-- start EXCERPTED DATA --
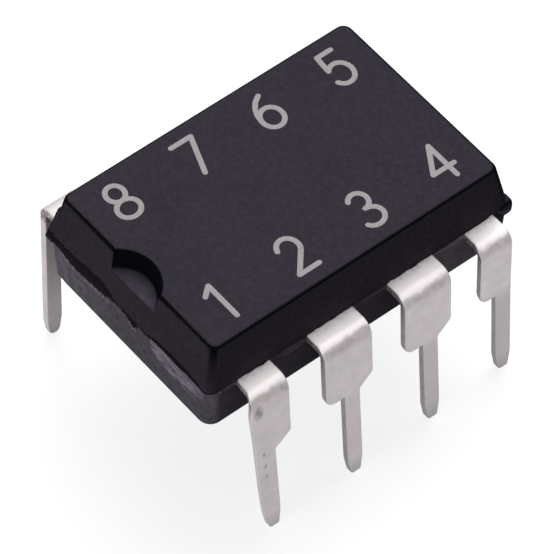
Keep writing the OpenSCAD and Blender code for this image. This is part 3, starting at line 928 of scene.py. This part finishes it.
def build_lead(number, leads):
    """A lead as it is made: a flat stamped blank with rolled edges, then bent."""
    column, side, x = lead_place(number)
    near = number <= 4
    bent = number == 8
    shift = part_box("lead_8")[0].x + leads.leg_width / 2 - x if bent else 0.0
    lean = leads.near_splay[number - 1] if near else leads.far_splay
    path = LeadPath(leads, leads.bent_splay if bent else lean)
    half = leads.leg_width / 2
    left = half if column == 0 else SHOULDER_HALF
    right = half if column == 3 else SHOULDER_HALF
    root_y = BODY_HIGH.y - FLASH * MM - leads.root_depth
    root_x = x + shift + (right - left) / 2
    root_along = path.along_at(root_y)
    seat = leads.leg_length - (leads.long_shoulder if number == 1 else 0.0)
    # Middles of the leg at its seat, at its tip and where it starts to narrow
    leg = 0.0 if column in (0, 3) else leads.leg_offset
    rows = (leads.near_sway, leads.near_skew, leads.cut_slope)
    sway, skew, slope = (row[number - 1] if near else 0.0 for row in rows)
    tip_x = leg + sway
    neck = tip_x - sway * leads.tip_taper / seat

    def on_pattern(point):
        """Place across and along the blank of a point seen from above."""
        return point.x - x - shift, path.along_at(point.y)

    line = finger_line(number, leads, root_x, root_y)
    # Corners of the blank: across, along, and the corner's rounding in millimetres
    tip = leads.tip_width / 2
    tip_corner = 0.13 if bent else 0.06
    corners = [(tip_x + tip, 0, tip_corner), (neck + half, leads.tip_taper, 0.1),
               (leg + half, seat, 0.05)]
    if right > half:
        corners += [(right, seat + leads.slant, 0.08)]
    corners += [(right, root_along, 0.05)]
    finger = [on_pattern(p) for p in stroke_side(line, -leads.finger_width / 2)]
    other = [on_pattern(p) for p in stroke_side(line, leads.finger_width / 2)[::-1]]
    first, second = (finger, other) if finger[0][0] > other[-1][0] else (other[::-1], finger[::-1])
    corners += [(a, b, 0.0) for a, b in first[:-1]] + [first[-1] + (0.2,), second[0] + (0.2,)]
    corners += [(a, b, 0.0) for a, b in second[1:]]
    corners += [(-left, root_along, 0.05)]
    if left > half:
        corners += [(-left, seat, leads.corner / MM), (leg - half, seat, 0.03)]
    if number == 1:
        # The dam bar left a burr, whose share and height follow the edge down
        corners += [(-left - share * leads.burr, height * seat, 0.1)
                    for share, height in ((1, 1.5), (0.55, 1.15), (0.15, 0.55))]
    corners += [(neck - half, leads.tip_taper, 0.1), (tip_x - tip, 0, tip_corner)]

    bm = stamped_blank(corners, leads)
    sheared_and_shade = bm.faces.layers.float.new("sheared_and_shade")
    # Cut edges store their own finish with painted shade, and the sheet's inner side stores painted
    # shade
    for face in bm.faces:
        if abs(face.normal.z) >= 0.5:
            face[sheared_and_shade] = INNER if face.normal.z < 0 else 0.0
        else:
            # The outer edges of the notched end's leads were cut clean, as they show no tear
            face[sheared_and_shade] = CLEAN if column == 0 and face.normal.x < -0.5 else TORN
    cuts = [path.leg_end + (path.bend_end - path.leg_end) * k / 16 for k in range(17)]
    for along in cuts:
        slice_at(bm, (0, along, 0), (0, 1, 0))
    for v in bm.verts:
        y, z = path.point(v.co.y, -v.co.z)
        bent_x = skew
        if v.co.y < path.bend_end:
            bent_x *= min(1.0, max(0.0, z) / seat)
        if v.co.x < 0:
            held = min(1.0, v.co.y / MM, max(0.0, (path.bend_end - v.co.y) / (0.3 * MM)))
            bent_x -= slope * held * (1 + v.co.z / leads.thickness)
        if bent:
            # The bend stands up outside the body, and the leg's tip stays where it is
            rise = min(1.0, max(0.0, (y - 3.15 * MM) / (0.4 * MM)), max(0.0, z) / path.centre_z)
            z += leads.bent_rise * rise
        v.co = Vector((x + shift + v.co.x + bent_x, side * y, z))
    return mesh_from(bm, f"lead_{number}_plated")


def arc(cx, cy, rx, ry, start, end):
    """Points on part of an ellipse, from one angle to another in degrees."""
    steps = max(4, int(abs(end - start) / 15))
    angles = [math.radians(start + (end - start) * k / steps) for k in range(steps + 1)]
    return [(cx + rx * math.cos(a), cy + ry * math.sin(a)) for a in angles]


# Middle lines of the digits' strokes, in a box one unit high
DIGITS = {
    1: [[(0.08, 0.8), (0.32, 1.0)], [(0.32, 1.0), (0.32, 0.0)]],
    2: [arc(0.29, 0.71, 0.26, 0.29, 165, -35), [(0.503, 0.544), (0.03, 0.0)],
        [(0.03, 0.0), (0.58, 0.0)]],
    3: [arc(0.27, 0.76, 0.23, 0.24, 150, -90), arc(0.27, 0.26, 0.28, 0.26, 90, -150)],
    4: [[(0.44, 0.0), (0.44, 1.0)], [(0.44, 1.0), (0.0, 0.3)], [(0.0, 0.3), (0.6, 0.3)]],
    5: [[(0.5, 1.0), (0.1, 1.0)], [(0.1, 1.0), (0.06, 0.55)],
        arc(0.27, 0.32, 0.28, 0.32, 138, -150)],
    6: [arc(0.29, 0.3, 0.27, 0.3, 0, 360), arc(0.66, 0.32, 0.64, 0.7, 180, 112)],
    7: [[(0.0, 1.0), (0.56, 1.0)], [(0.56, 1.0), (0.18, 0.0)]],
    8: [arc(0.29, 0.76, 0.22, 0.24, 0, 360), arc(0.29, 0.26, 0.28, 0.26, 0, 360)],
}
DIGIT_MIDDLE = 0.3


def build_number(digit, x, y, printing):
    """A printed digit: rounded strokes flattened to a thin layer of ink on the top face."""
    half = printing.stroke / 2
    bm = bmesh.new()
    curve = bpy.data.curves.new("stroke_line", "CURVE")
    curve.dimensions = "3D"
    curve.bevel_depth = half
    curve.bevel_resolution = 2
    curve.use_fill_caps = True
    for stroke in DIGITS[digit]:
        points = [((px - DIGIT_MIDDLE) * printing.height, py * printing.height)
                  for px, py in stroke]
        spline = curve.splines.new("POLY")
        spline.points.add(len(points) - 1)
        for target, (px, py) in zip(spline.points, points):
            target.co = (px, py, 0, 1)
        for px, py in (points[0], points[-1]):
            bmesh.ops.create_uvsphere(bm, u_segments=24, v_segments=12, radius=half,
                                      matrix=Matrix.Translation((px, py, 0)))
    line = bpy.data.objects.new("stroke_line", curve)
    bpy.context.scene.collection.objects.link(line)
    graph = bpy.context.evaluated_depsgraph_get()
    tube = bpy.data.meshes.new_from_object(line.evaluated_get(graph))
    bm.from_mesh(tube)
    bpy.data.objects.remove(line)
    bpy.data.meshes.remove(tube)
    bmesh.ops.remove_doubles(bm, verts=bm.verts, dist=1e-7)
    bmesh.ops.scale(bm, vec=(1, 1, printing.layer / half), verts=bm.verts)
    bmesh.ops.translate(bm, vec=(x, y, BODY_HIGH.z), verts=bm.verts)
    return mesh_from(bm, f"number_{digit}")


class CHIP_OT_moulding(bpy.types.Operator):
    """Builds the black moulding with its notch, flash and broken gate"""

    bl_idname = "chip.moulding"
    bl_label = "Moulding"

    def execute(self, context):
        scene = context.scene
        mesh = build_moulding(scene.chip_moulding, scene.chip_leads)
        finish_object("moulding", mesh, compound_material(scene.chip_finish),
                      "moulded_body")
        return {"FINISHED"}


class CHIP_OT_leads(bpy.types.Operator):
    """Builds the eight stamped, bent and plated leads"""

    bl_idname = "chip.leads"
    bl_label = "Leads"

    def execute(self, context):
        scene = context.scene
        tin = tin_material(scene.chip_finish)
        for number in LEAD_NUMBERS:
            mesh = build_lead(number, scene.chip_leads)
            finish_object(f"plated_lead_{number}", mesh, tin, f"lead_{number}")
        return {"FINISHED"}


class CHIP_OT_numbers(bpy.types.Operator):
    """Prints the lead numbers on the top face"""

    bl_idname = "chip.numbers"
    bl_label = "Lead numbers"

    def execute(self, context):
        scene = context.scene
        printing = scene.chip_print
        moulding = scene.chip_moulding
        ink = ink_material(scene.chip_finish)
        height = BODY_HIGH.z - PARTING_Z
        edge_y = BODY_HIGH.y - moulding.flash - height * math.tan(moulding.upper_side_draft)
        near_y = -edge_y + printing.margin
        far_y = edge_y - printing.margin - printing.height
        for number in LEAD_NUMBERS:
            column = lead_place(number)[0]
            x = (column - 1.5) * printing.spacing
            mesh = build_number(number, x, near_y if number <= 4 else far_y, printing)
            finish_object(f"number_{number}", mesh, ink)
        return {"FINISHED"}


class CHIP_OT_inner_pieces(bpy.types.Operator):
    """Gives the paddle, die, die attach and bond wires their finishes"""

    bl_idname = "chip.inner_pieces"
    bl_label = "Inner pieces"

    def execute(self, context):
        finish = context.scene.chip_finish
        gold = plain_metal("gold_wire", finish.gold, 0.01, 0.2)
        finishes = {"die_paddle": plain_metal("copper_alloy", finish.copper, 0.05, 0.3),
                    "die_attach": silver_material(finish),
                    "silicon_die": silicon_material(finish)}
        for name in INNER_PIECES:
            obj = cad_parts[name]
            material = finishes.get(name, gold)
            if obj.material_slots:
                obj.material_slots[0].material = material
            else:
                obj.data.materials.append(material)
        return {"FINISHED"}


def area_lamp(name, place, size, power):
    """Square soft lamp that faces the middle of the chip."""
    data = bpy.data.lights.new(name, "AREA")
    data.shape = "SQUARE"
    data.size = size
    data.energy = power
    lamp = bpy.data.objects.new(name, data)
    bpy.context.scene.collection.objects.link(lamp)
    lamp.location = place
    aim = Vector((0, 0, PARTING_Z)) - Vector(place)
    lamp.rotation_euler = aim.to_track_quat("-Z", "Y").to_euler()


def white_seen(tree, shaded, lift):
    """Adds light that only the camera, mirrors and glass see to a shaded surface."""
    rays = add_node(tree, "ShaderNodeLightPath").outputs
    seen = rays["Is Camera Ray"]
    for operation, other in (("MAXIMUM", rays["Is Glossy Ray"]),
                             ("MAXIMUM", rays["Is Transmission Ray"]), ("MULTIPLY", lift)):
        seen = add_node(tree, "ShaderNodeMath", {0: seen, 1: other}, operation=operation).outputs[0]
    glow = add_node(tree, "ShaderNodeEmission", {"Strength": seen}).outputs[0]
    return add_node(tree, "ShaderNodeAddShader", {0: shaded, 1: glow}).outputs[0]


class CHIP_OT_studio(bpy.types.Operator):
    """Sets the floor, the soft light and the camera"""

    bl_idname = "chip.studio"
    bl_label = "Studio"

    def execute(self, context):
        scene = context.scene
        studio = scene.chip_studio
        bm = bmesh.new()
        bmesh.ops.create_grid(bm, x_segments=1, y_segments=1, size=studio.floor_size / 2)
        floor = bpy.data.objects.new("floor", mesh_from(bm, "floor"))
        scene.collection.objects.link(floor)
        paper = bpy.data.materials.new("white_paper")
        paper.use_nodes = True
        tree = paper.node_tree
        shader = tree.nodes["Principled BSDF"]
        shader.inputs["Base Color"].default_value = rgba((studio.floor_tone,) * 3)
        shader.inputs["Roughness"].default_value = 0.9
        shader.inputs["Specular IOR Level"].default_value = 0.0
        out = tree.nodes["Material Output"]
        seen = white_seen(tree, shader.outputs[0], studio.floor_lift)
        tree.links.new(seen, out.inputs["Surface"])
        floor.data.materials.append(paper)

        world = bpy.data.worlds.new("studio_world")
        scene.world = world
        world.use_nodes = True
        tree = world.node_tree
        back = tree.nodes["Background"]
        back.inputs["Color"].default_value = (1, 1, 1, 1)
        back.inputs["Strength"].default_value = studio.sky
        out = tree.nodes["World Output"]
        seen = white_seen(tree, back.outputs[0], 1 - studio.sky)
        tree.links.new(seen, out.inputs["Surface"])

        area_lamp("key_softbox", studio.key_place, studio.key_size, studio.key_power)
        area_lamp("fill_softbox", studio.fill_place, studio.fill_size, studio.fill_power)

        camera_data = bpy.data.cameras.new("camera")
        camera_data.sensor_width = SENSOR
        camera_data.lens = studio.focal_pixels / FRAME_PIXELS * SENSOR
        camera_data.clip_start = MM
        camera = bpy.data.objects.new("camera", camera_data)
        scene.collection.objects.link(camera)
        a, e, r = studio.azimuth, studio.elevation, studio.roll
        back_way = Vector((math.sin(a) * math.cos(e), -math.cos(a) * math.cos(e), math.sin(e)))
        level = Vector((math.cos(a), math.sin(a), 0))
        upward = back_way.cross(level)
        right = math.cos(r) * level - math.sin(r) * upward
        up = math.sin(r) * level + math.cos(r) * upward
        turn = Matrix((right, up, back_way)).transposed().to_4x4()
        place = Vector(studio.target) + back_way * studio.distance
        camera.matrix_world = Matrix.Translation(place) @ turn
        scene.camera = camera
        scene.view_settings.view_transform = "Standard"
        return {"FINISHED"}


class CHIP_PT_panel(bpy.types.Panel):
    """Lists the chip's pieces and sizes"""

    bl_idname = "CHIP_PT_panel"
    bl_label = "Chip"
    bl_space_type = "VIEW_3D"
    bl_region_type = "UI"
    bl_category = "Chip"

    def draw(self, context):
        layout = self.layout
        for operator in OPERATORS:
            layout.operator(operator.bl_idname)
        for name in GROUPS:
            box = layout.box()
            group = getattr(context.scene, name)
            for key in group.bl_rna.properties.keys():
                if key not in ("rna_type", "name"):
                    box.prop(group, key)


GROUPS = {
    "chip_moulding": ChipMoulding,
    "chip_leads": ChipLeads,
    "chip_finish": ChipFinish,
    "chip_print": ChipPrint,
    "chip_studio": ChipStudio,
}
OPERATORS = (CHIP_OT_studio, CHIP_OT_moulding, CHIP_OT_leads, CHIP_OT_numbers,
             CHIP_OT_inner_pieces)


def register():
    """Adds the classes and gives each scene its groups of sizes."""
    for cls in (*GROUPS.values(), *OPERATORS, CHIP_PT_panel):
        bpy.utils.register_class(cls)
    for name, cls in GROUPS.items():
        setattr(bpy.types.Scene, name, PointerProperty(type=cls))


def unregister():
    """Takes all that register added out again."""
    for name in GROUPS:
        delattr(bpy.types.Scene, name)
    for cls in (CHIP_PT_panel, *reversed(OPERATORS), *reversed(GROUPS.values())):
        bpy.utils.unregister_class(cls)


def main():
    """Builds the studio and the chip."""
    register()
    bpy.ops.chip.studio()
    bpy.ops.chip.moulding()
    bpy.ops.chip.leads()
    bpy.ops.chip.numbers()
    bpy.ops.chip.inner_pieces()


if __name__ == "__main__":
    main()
-- end EXCERPTED DATA --
-- start EXCERPTED DATA --
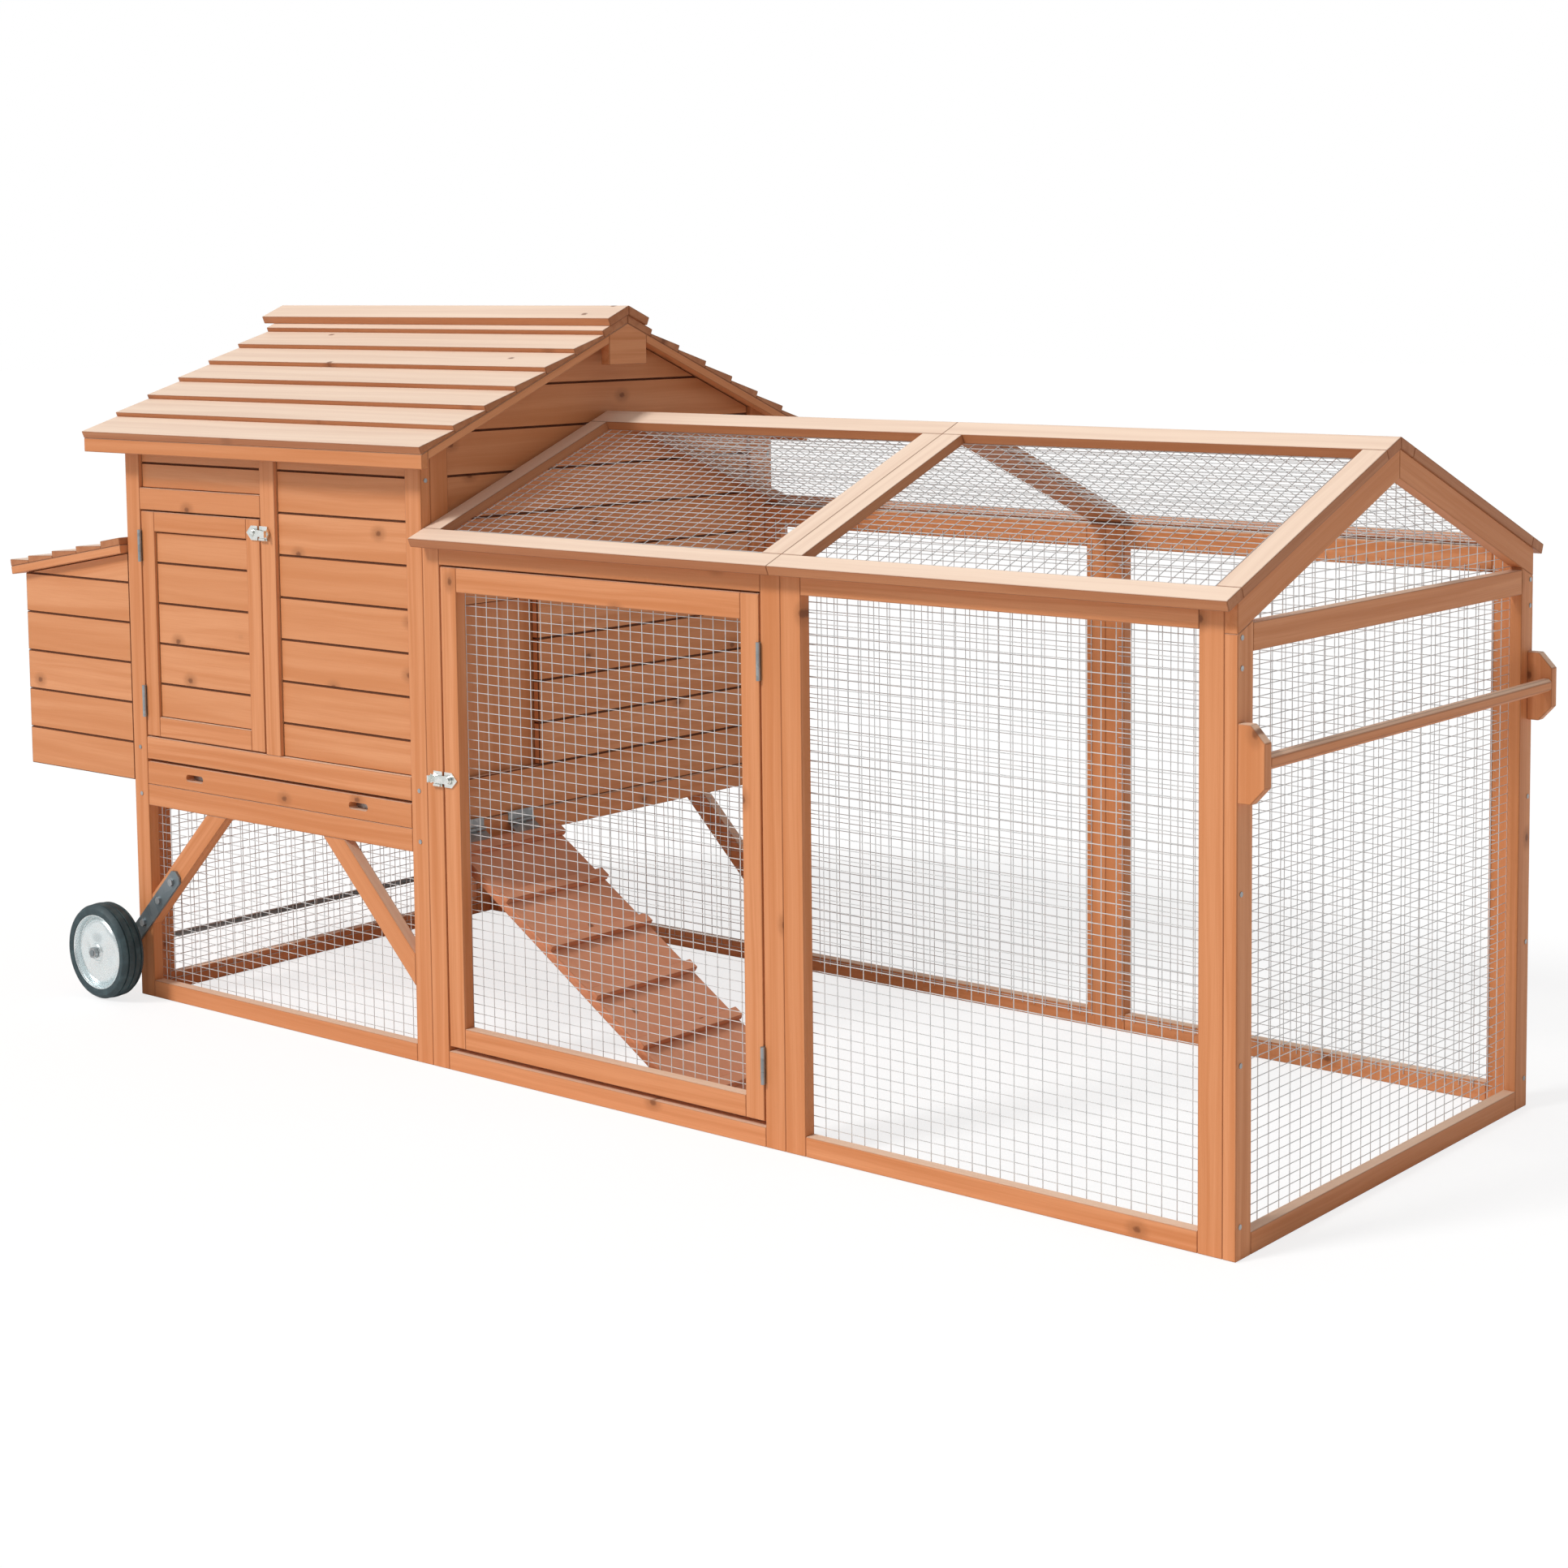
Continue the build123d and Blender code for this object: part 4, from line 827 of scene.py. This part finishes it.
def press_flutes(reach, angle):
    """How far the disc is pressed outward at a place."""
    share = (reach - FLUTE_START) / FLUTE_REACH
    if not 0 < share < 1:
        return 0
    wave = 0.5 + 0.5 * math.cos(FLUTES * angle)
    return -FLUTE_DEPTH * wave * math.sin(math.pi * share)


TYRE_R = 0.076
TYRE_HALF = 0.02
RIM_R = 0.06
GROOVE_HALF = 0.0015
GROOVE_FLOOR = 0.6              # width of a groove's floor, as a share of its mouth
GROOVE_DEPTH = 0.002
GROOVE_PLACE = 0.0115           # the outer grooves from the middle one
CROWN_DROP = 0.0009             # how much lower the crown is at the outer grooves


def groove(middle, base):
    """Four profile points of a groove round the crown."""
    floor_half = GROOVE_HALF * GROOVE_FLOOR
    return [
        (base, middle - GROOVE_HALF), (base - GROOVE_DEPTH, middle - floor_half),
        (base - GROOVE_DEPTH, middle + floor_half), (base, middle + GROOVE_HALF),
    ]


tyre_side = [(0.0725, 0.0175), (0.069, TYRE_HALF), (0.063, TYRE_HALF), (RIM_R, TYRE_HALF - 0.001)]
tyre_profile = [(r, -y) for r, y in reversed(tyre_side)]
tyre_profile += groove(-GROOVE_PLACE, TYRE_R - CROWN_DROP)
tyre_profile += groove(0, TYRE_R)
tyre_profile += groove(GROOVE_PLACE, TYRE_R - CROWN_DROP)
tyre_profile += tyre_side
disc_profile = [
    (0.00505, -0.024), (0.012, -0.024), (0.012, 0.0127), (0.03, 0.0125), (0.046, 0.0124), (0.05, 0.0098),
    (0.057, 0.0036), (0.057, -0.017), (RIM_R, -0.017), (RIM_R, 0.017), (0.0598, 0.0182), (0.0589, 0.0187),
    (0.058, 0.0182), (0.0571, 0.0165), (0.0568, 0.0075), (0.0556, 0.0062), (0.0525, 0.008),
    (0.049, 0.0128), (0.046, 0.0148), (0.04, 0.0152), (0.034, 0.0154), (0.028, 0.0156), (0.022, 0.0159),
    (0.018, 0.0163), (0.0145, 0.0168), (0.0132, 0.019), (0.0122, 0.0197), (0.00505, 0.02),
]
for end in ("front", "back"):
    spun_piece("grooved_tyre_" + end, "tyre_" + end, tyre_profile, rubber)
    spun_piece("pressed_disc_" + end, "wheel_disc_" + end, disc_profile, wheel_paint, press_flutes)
-- end EXCERPTED DATA --
TASK DESCRIPTION
Give back, word for word, only the lines above from the line holding "Keep writing the" to the line holding "return point.x - x", both included.

COMPLETE OUTPUT
Keep writing the OpenSCAD and Blender code for this image. This is part 3, starting at line 928 of scene.py. This part finishes it.
def build_lead(number, leads):
    """A lead as it is made: a flat stamped blank with rolled edges, then bent."""
    column, side, x = lead_place(number)
    near = number <= 4
    bent = number == 8
    shift = part_box("lead_8")[0].x + leads.leg_width / 2 - x if bent else 0.0
    lean = leads.near_splay[number - 1] if near else leads.far_splay
    path = LeadPath(leads, leads.bent_splay if bent else lean)
    half = leads.leg_width / 2
    left = half if column == 0 else SHOULDER_HALF
    right = half if column == 3 else SHOULDER_HALF
    root_y = BODY_HIGH.y - FLASH * MM - leads.root_depth
    root_x = x + shift + (right - left) / 2
    root_along = path.along_at(root_y)
    seat = leads.leg_length - (leads.long_shoulder if number == 1 else 0.0)
    # Middles of the leg at its seat, at its tip and where it starts to narrow
    leg = 0.0 if column in (0, 3) else leads.leg_offset
    rows = (leads.near_sway, leads.near_skew, leads.cut_slope)
    sway, skew, slope = (row[number - 1] if near else 0.0 for row in rows)
    tip_x = leg + sway
    neck = tip_x - sway * leads.tip_taper / seat

    def on_pattern(point):
        """Place across and along the blank of a point seen from above."""
        return point.x - x - shift, path.along_at(point.y)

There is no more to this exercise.